Following its Investor Day, Honasa Consumer (parent of Mamaearth) has outlined a roadmap to reach over Rs 50 billion in revenue by FY31 with a 15% operating profit margin. ICICI Securities maintained its positive outlook on the stock, highlighting the company’s pivot toward offline markets and AI-driven efficiency.
What Happened
Honasa Consumer, the parent company of brands like Mamaearth, recently held an Investor Day to outline its long-term strategy. Following the event, brokerage firm ICICI Securities reaffirmed its 'Buy' rating on the stock, setting a price target of Rs 500. The company has laid out ambitious growth plans for the next few years, aiming to become a leading player in the domestic fast-moving consumer goods (FMCG) market by FY31. The key financial goals announced include achieving annual revenues of more than Rs 50 billion and improving its operating profit margin (EBITDA margin) to 15% within the same timeframe.

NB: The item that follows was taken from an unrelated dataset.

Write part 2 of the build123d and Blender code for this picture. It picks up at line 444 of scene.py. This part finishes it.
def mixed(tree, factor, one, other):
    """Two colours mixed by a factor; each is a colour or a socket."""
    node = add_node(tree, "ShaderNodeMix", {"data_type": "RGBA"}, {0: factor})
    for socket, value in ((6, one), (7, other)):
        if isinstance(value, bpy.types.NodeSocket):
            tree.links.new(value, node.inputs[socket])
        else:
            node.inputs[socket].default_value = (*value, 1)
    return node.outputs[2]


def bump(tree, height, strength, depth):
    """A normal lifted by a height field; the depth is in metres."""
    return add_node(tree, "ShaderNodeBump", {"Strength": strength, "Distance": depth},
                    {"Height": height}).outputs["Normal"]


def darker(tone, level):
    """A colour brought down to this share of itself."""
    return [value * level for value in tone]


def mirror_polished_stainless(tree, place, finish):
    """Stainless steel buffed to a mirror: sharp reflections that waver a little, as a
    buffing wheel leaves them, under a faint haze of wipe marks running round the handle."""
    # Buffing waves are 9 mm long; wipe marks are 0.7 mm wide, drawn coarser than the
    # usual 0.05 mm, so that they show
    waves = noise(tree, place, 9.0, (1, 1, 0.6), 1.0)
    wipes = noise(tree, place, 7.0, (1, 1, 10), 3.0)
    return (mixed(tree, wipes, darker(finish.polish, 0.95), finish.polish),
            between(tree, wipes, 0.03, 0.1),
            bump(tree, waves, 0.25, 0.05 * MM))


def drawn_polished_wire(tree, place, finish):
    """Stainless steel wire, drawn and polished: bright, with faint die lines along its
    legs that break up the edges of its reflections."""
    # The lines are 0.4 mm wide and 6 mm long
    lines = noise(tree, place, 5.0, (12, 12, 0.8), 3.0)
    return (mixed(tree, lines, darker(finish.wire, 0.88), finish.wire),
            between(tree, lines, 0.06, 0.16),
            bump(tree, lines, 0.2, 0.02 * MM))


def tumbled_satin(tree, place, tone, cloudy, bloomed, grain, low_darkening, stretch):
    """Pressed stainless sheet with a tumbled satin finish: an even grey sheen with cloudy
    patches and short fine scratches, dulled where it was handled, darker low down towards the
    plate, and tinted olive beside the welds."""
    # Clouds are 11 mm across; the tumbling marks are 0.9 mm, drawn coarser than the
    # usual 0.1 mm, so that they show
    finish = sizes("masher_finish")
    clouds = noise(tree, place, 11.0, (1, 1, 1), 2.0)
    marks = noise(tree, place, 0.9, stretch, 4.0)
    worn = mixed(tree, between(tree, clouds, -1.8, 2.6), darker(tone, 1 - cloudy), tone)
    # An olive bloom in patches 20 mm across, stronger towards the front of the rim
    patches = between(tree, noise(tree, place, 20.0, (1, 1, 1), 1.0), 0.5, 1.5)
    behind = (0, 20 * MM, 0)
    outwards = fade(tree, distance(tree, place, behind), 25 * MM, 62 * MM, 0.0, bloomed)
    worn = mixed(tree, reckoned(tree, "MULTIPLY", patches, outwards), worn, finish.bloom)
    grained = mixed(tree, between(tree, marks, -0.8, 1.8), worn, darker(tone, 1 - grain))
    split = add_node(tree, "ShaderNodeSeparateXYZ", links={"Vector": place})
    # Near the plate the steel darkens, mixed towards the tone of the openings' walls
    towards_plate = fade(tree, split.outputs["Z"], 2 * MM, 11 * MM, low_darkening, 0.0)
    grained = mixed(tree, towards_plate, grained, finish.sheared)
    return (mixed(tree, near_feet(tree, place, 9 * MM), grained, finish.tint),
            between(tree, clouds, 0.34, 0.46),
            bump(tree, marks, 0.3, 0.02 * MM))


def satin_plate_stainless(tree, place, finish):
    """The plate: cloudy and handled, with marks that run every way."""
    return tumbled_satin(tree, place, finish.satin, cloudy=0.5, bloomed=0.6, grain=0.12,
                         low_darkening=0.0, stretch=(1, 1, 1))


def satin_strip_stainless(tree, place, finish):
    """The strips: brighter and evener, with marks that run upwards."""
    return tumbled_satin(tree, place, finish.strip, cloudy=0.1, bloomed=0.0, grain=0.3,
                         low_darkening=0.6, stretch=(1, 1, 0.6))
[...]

The Growth And Profitability Path
The company’s strategy focuses on balancing expansion with profitability. To achieve a 15% operating margin—an increase of 500 basis points from its current levels—Honasa plans to refine its product mix and optimize costs. A key part of this plan involves using artificial intelligence (AI) to better map consumer trends and improve how the company manages its day-to-day operations. By using data more effectively, the company aims to reduce wasteful spending and ensure that its marketing efforts reach the right customers, which is crucial for maintaining profitability in a crowded market.

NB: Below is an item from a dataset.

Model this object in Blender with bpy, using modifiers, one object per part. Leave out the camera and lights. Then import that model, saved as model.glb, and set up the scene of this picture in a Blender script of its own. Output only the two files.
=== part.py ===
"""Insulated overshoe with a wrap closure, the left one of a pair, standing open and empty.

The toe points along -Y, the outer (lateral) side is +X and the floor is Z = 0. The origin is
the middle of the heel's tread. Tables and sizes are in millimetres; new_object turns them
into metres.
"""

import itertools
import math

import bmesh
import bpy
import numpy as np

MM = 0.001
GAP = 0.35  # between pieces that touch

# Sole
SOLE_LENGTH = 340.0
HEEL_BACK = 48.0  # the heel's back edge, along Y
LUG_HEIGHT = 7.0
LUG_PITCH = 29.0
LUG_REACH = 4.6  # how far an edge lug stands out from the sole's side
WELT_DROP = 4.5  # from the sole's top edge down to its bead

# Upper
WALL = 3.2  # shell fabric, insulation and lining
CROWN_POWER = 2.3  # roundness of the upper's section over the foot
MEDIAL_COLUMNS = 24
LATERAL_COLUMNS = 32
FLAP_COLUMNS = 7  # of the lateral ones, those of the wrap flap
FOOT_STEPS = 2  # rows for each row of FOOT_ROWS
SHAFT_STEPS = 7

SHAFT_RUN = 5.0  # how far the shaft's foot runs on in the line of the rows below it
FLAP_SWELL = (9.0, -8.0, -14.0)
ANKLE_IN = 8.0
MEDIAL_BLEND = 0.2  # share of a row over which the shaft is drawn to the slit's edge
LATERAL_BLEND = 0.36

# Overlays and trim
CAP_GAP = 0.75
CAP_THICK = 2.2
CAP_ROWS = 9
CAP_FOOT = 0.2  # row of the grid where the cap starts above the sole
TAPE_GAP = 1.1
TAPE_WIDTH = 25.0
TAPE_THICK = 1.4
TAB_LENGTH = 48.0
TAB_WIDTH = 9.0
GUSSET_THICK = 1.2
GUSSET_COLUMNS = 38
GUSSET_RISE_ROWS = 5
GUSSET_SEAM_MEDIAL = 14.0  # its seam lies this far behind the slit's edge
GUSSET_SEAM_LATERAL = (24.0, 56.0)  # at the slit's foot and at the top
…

The Shift To Offline Markets
While Honasa started primarily as a digital-first (D2C) brand, the management has emphasized a significant pivot toward the offline retail space. This is a critical move, as the majority of consumer spending in India still happens in physical stores rather than online. The company noted that it has already made adjustments to its offline strategy since 2024 to capture this wider market. This transition is essential for scaling, but it also brings new challenges. Unlike the online model, which relies heavily on digital ads, offline growth requires building strong distribution networks, maintaining shelf space in retail stores, and managing complex supply chains.
Risks And Sector Challenges
The Indian FMCG sector is highly competitive, dominated by large, established companies with deep pockets and massive distribution networks. For a younger company like Honasa, the main risk lies in balancing the heavy marketing costs needed to build brands with the need to show steady profit growth. If the offline expansion leads to high operational costs without a corresponding jump in sales, profit margins could come under pressure. Additionally, since the company relies on trends and new product launches to drive demand, it faces the constant risk that consumer preferences might shift, making it difficult to maintain growth momentum.

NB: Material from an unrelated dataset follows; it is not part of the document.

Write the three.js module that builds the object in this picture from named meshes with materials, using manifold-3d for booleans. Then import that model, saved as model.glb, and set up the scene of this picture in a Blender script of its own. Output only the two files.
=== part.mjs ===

What Investors Should Track
Investors looking at Honasa Consumer may want to monitor how effectively the company executes its shift to offline retail. A key monitorable will be the company’s ability to improve its operating profit margins as it scales. Watching the growth of its newer product lines, alongside the performance of its core Mamaearth brand, will also be important. Furthermore, shareholders should look for updates in quarterly results to see if the company is meeting its targets for revenue growth and expense management, as these will be the primary indicators of whether the long-term vision is translating into actual financial performance.